STOP wasting your time on friendships and hoping she likes you for whatever reasons you might believe that she’s hiding it from you. Take it from a guy who spent almost a decade and a half of his life in many different “friend zones” with women. They were not hiding anything from me. They just didn’t like me “that way”.

Feel empowered yourself. Start taking action. Get control over these issues once and for all.

In conclusion:

It’s not really in a woman’s best interest to hide her attraction AND it’s practically impossible for her to keep it a secret. There are plenty of “tells” and hints she gives up to an including how she responds and reacts to what you’re doing that is causing them.

She’s not choosing to feel something or not. Just like you don’t look at a woman and think, “Hmmm maybe I feel attracted to her.” You either are or you’re not. Plain and simple. Learn everything you can about attraction, how to create it, and more in the famous (best $23 you’ll ever spend in your dating life) Ebook and bonuses – Attraction Isn’t A Choice.

Yes, women may withhold information about her feelings for a relationship with with a guy until she’s sure he want the same thing but this only happens when you’re dating her or on a date where it’s obvious there’s a good reason she’s on that date with you. The attraction part is not in question here.

Okay, there are exceptions and again you’re more than welcome to tell your story below or add on to the list BUT they are just that – rare exceptions not always worth the time and effort exploring for today’s purpose of believing a woman is hiding her attraction.

Finally – asking this question about a friend of yours almost always means she’s not feeling it and you are “just friends”.  More than likely, astronomical odds are that unless you start doing something different with her – she does not or will not feel anything more. She’s not hiding it from you because really, what would either of you have to benefit from being so close together, single, so connected, and yet not be willing to let the secret out.

Thanks for stopping by. Hope I’ve over-delivered the answer you were looking for and if not, let me know below. Make sure you sign up below for more great attraction like this and beyond which can be mailed to you – no more searching, the answers will just show up in your inbox.

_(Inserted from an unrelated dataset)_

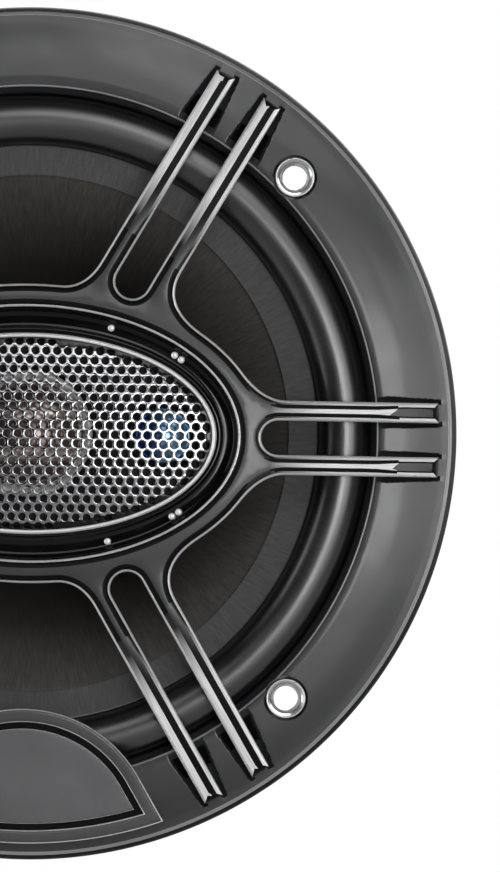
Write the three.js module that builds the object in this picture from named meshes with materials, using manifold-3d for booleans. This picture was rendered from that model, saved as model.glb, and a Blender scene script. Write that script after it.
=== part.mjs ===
// A 6.5 inch (165 mm) four-way coaxial car speaker with a bridged front grille.
//
// Units are millimetres. The parts are modelled in the speaker's own frame: x to the right and y up as the
// listener sees it, z towards the listener, and z = 0 at the plane where the gasket meets the door panel.
// The exported group turns that frame so that +Z is up and the speaker faces -Y.

import * as THREE from "three";
import { mergeVertices } from "three/addons/utils/BufferGeometryUtils.js";
import Module from "manifold-3d";

const wasm = await Module();
wasm.setup();

// ---------------------------------------------------------------- driving dimensions

const GAP = 0.15; // between two pieces that touch
const ROUND = { large: 40, medium: 30, small: 16 }; // sides of a round piece

const RING = { outerR: 90, openingR: 72.6, innerTop: 8.6, outerTop: 6.5, back: 3.0, skirt: 1.0 };
const SCREW = { circleR: 77.6, holeR: 2.6, seatR: 4.4, seatZ: 5.0, angles: [45, 135, 225, 315] };
const GASKET = { innerR: 73.2, outerR: 82.2, thickness: 1.5 };
const SHEET = 1.2; // steel of the basket
const FLANGE = { outerR: 82.5, back: GASKET.thickness + GAP };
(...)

About the author: Peter White – I can help you find, meet, and attract your ideal woman for a real relationship. Live your life the way you want to with purpose and fun. Build a mindset that is free and positive. Learn the truths about attraction. When you can do that – the woman of YOUR CHOICE will gladly join you.

26 comments… add one
  • franko

    there are just so many no good women anymore unlike years ago when they seem to be looking for men. but today, many of the women now don’t even want to be bothered at all. i seem to meet the nasty women that have an attitude problem, and are so very hard to start a conversation with. so how can a good STRAIGHT MAN these days meet a decent woman, now that many of them are like this? i am not doing anything WRONG on my part, and i just hope to meet a woman that doesn’t play games, and just hope that she can accept me for who i am. now many women today are looking for the RICH men instead, and it is very sad that the women have changed their attitude and many of them think that they are all that. since many women have very high paying jobs now, they think that they are high and mighty. that is why it was certainly much easier meeting women years ago, and they did not have the advantages that they have now.

    • Heather

      Wow! “Advantages”?! “We act all “high and mighty” if we have a “good paying job”? Gee I wonder what your problem is (sarcastic). Most women don’t want to date a sexist jerk so that is more than likely your problem.

    • Autumn

      Franko, reading your post made me want to respond with a few thoughts… I’m wondering a couple of things like what your age range is and the age range of the women you are interested in meeting? (You mentioned how dating used to be compared to now and the games women play/attitudes, etc). There may be some women out there who play games and read what they believe are “The Rules” to finding a certain type of man, but please don’t think MOST women are like that! Honestly, women who are ONLY looking for a wealthy man and who think they’re “all that” and who are difficult to talk to, and who play games probably aren’t the kind of woman you are looking for, IF you are looking for a relationship. There are plenty of nice women out there who are easy to approach, who want to get to know the man himself, (rather than the kind of car he drives or size of his bank account) and who won’t play a bunch of silly games. I think Peter has a very good point when he asked where you are going to try and meet women….that sounds like it would be a big factor, based on what you described.

  • jay says

    i seem to meet all the low life ones myself, and many of them are into other women now.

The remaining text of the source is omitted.